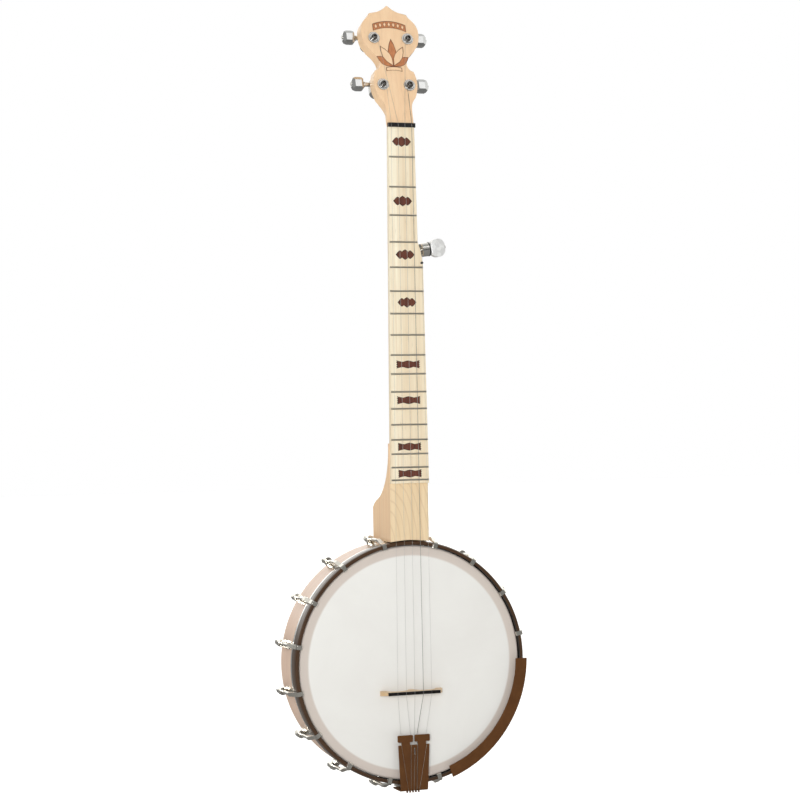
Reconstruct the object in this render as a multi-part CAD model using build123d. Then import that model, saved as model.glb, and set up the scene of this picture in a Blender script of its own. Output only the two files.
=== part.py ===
from build123d import *
from math import cos, pi, sin, sqrt
import os

# Five-string open-back banjo, left-handed.
# Frame: origin at the centre of the rim's back face, Z up the neck, -Y towards the head, X to the right
# when looking at the head. Millimetres.

# ---- pot ----
FRONT = -67.0                 # plane of the tension hoop's front edge
RIM_R = 139.7
RIM_IN = 125.5
RIM_FRONT = FRONT + 4.0       # bearing edge under the head
RIM_STEP_R = 137.2            # turned down at the front so the hoops pass
RIM_STEP_Y = FRONT + 23.0
HEAD_T = 0.25
FLESH_IN = 137.5
FLESH_OUT = 142.3
FLESH_Y0 = FRONT + 16.0
FLESH_Y1 = FRONT + 22.0
HOOP_IN = 138.3
HOOP_FRONT_OUT = 142.0
HOOP_OUT = 143.4
HOOP_DEPTH = 13.5

# ---- hooks, shoes and nuts ----
HOOKS_PER_SIDE = 8
HOOK_FIRST = 13.1             # degrees from the top, clear of the heel
HOOK_STEP = 22.0
HOOK_TURN = -0.7              # the ring of hooks is set round a little from the neck
HOOK_R = 148.0
ROD_R = 2.1
CLAW_W = 5.2
SHOE_Y0 = FRONT + 23.5
SHOE_Y1 = FRONT + 48.5
SHOE_W = 10.0
SHOE_OUT = 142.3
NUT_LEN = 12.5
BOLT_Y = FRONT + 34.0
BOLT_R = 2.0

# ---- neck ----
Z_NUT = 632.2
Y_NUT = FRONT + 0.5
NECK_TILT = -0.65
SCALE = 666.75
NUT_X = -3.1
NUT_UP, NUT_DOWN = 2.6, 2.4   # the string nut's reach above and below the scale's zero
NUT_LEFT, NUT_RIGHT = -18.9, 14.2
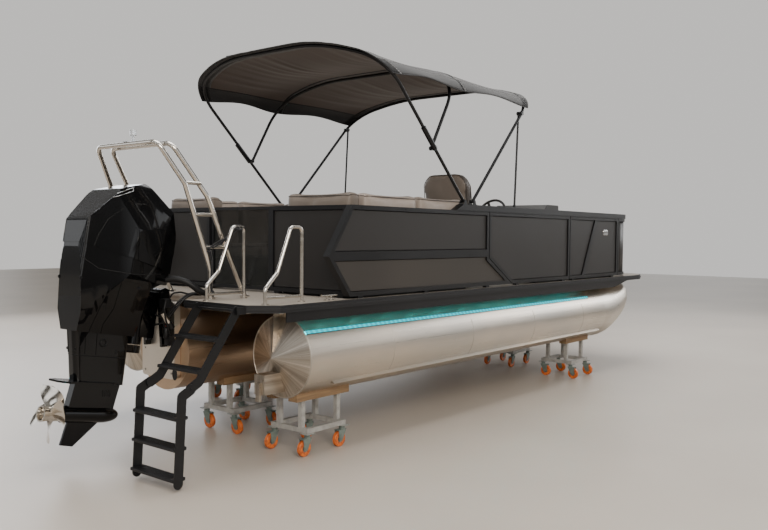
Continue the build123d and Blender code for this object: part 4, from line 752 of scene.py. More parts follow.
def stitchTree():  # thread stitches at an even pitch along the input's edges
    tree, given = newTree(
        "threadStitches", [("Pitch", "Float", 0.02), ("Length", "Float", 0.012), ("Thread", "Float", 0.0018)]
    )
    line = addNode(tree, "GeometryNodeMeshToCurve", links={"Mesh": given.outputs["Geometry"]})
    points = addNode(tree, "GeometryNodeCurveToPoints", links={
        "Curve": line.outputs[0], "Length": given.outputs["Pitch"],
    }, mode="LENGTH").outputs
    thread = addNode(tree, "GeometryNodeMeshCylinder", {"Vertices": 5}, {
        "Radius": given.outputs["Thread"], "Depth": given.outputs["Length"],
    })
    turn = aligned(tree, points["Tangent"])
    return closeTree(tree, given, onPoints(tree, points["Points"], thread.outputs["Mesh"], turn))


def ribTree():  # a comb of low ribs at each input vertex
    tree, given = newTree(
        "gripRibs", [("Count", "Int", 6), ("Step", "Vector", (0.01, 0, 0)), ("Size", "Vector", (0.004, 0.2, 0.003))]
    )
    row = addNode(tree, "GeometryNodeMeshLine", links={
        "Count": given.outputs["Count"], "Offset": given.outputs["Step"],
    })
    rib = addNode(tree, "GeometryNodeMeshCube", links={"Size": given.outputs["Size"]})
    comb = onPoints(tree, row.outputs[0], rib.outputs["Mesh"])
    return closeTree(tree, given, onPoints(tree, given.outputs["Geometry"], comb))


trees = {"bolts": boltTree(), "bead": ringTree(), "stitches": stitchTree(), "ribs": ribTree()}


def bolts(name, rows, body, key="bolt", across=0.014, height=0.006, sides=6):
    piece = meshObject(name, [row[0] for row in rows], [], None, clean=False)
    aims = piece.data.attributes.new("aim", "FLOAT_VECTOR", "POINT")
    aims.data.foreach_set("vector", [c for row in rows for c in row[1]])
    piece = applyTree(piece, trees["bolts"], {
        "Across": across, "Height": height, "Sides": sides, "Finish": materials[key],
    })
    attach(piece, body)
    return piece


def loops(name, lines, closed=False):  # poly lines as a mesh of edges
    vertices, edges = [], []
    for line in lines:
        first = len(vertices)
        vertices += [tuple(p) for p in line]
        edges += [(first + i, first + i + 1) for i in range(len(line) - 1)]
        if closed:
            edges.append((first + len(line) - 1, first))
    mesh = bpy.data.meshes.new(name)
    mesh.from_pydata(vertices, edges, [])
    return placed(name, mesh)


def beads(name, lines, radius, key, body, closed=False, sides=8):
    piece = applyTree(loops(name, lines, closed), trees["bead"], {
        "Radius": radius, "Sides": sides, "Finish": materials[key],
    })
    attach(piece, body)
    return piece


def stitches(name, lines, body, key="thread", pitch=0.018, length=0.011, thread=0.0016, closed=False):
    piece = applyTree(loops(name, lines, closed), trees["stitches"], {
        "Pitch": pitch, "Length": length, "Thread": thread, "Finish": materials[key],
    })
    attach(piece, body)
    return piece


print("tools ready")


# Fence panels: pressed sheets let into each frame, standing a little behind its face
panelSet = {
    "face": 1.262,
    "recess": 0.013,
    "floor": 0.045,
    "frame": 0.036,
    "gap": 0.0012,
    "bottom": 0.020,
    "middle": 0.340,
    "top": 0.744,
    "overlap": 0.0006,
    "bowStart": 5.2392,
    "bowX": 5.75,
    "gatePost": 0.342,
    "bowRadius": 0.430,
    "step": 0.05,
    "edge": 0.006,
}


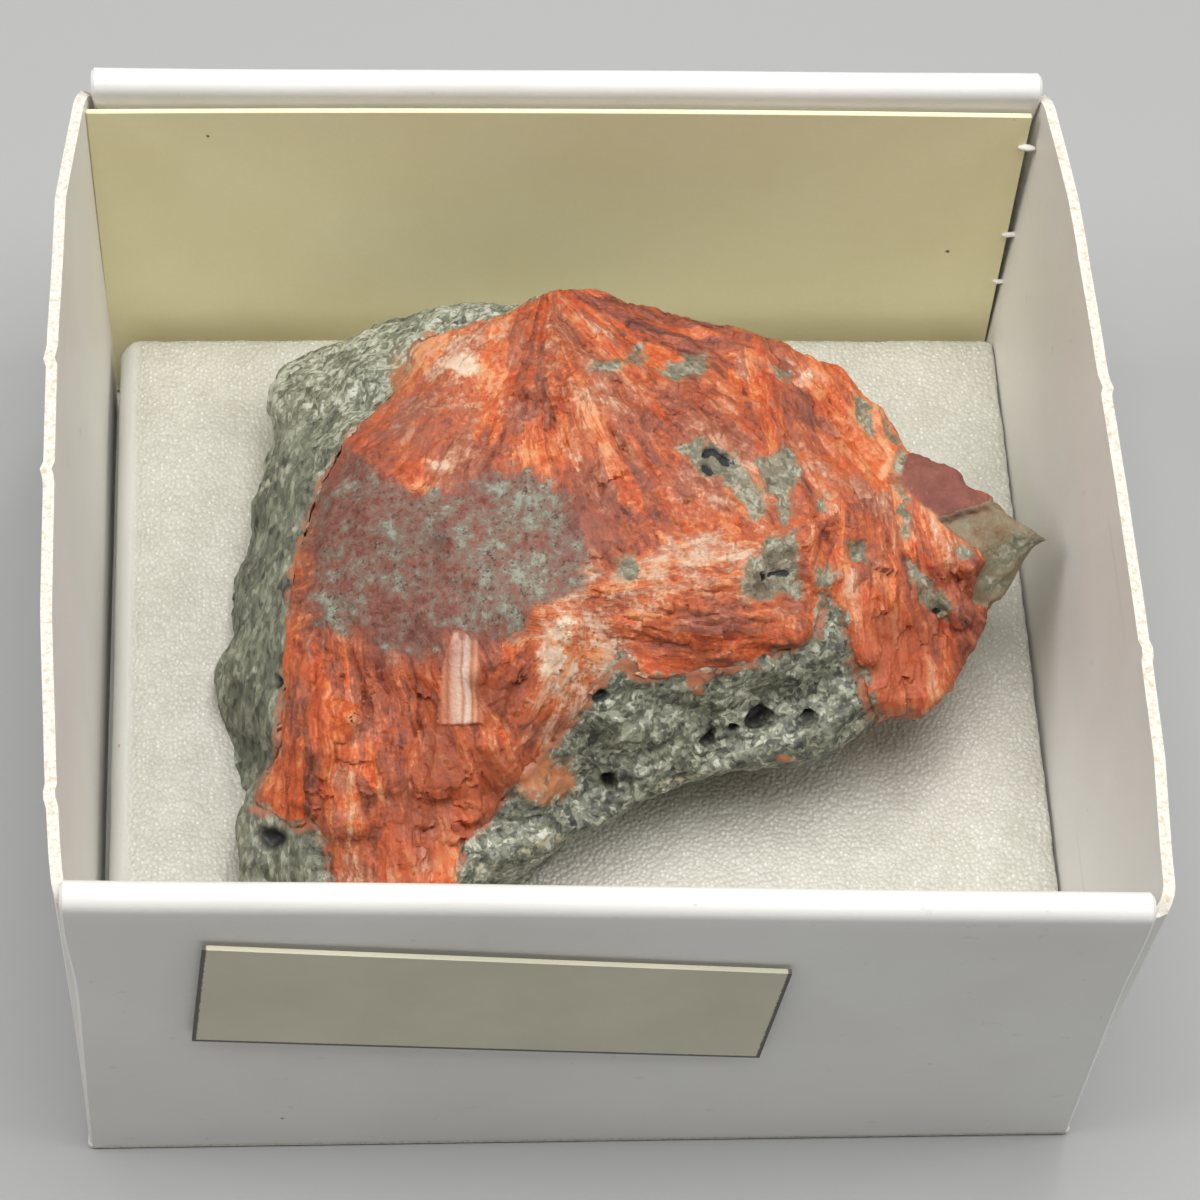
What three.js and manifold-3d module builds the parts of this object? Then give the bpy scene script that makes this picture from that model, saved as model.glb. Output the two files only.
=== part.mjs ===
// A hand specimen of stellerite: an orange-red crust of radiating crystal blades on grey rock,
// lying on a foam pad in a small folded card tray, with a name card behind it and a number
// sticker on the front wall. Millimetres, Z up, X to the right, Y away from the front wall.
// The origin is the centre of the tray's underside.

import * as THREE from "three";
import { ImprovedNoise } from "three/addons/math/ImprovedNoise.js";
import { mergeVertices } from "three/addons/utils/BufferGeometryUtils.js";
import Module from "manifold-3d";

const wasm = await Module();
wasm.setup();

const rad = THREE.MathUtils.degToRad;

// Tray, folded from one sheet of board
const traySide = 40;
const trayHeight = 20;
const board = 0.45;
const doubleWall = 1.3; // the front and back walls are folded over to double thickness
const sideWallTop = 19.3;
const foldInset = 0.05; // the walls rise this far in from the floor's edges
const leanFrom = 0.7; // and lean from this height up
const cornerSlit = 0.6; // the inner panels end this far short of the side walls
// How far each side wall leans out at its top, at even steps from the front corner to the back
const leftLean = [0.5, 0.95, 1.25, 1.33, 1.39, 1.28, 0.4];
const rightLean = [0.95, 1.3, 1.3, 1.22, 1.08, 0.9, 0.3];
const frontLeanLeft = 0.4; // the front wall's top leans in by this at its left end
const frontLeanRight = -0.6; // and out by this at its right end

// Foam pad on the tray's floor
const foamTop = 5.45;
const foamFront = -18.4;
const foamBack = 16.5;
const foamLeft = -18.45;
const foamRight = 19.3;
const foamSkew = 0.85; // its left side is cut on a slant, wider at the bottom

// Name card, leaning on the back wall
const cardWidth = 39;
const cardHeight = 18.2;
const cardThick = 0.25;
const cardFoot = { y: 17.2, z: 0.6 };
const cardLean = 3.6; // degrees back from upright

// Number sticker on the front wall
const stickerWidth = 22;
const stickerHeight = 7.3;
const stickerThick = 0.25;
const stickerCentre = { x: -4.35, z: 12.9 };
const stickerTilt = 4.2; // degrees clockwise
const stickerGap = 0.08;

// The specimen is described on the plane that its best side faces: across, up and out of it
const faceCentre = new THREE.Vector3(0.7, -2.1, 13);
const faceTilt = new THREE.Euler(rad(32.7), rad(-3.6), rad(-2.6), "ZYX");
const restHeight = foamTop + 0.05;
const tight = 0.3; // gap between crust and rock where one is cut to the other

// Rim of the specimen as that side shows it, counterclockwise from the upper left
const rim = [
  [-13.3, 9.7, -10], [-14, 7.2, -8.9], [-14.3, 5.5, -8.4], [-14.7, 1.8, -6.6], [-15.4, -0.9, -5.4],
  [-15.7, -3.4, -4.4], [-14.6, -5.1, -3.2], [-13.4, -6.5, -0.9], [-14.3, -8.4, 1], [-14.5, -10.6, 1.7],
  [-14.1, -12.5, 2.2], [-12, -14.1, 2.8], [-8.9, -14.6, 2.9], [-6.1, -13.4, 2.4], [-4.8, -11.4, 1.7],
  [-1.6, -9.7, 0.4], [0.8, -8.6, -0.5], [4, -7.3, -1], [8.1, -6.4, -1.9], [10.6, -5.6, -2.2],
  [11.6, -4.5, -2.1], [13.1, -4.3, -2.4], [14.1, -3.4, -2.4], [15.1, -1.7, -2.7], [16.4, 0.8, -2.9],
  [17.6, 1.6, -2.7], [18.1, 2.5, -2.6], [16.5, 3.3, -2.4], [14.7, 4.3, -2.6], [13.8, 5.4, -3.3],
  [12.7, 5.7, -3.6], [11.8, 7.1, -4.2], [10.7, 8.1, -4.2], [9.5, 9.4, -3.8], [7.8, 10, -3.4],
  [5.7, 11.1, -3.4], [1, 12.1, -3], [-1, 12.5, -2.8], [-2.9, 12.3, -3.5], [-6.9, 12.3, -6.8],
  [-9.1, 11.6, -7.9], [-11.1, 11, -9.2],
];

// Visible edge of the crust, from the top of the specimen down its left side to the front toe,
// then along the edge of the bare rock face to the right
const crustEdge = [
  [-2.1, 12.3, -3], [-4.1, 11.3, -2.4], [-7.6, 10.2, -2.6], [-7.8, 8.7, -1.7], [-10.1, 6.4, -1],
  [-11.5, 3.6, 0], [-12.2, 0, 1.4], [-12.3, -4, 2.1], [-12.5, -5.8, 2], [-13.5, -8, 1.6],
  [-11.9, -8.8, 2.7], [-11, -8.3, 3.1], [-10.5, -9.9, 3], [-10.1, -12.8, 3], [-6, -12.2, 2.4],
  [-5.7, -9.9, 2.4], [-3.3, -6.7, 3.4], [-1, -4.2, 3.5], [0.7, -1.9, 3.3], [1.6, -2.9, 3.3],
  [3.6, -2.7, 3], [6, -2.3, 2.5], [8.2, -1.4, 1.5], [8.5, 0.2, 1], [9.1, 0.5, 0.8],
  [10, -0.2, 0.8], [10.7, -3, -0.1], [11.5, -4.6, -1.5],
];
// The crust runs over the toe, round the right end and over the top, so its cut goes outside
const crustToe = [[-10.3, -17], [-6, -17]];
const crustRound = [[12.6, -8], [22, -5], [22, 6], [12, 11], [6, 15], [-1, 16]];
const crustToeAfter = 13; // crustEdge[13] is the last point before the toe
const crustBack = -5.5; // how far down the hidden back the crust reaches

// High and low points of the side that faces the viewer
const faceMarks = [
  [-5.9, 1.5, 4.2], [-1.6, 4.7, 2.6], [2, 7.2, 1.2], [4.8, 3.9, 1.9], [7.2, 1.5, 1.8],
  [3.9, 0, 3.5], [10.1, 4.8, -1.1], [12.2, 1.6, -1.3], [13, -0.9, -1.6], [0, 8.8, 0.7],
  [-4.8, 7.2, 0.9], [-1.6, -0.8, 4.6], [-5.5, -1.6, 5], [-2.4, -4, 3.9], [-6.3, -6.3, 3.9],
  [-8.7, -4, 3.2], [-10.3, -1.6, 3], [-7.9, -9.7, 3.6], [-8.5, -12.6, 3.5], [15.5, 1.8, -2],
];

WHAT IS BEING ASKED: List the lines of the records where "parts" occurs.

WRITTEN RESPONSE:
Continue the build123d and Blender code for this object: part 4, from line 752 of scene.py. More parts follow.
What three.js and manifold-3d module builds the parts of this object? Then give the bpy scene script that makes this picture from that model, saved as model.glb. Output the two files only.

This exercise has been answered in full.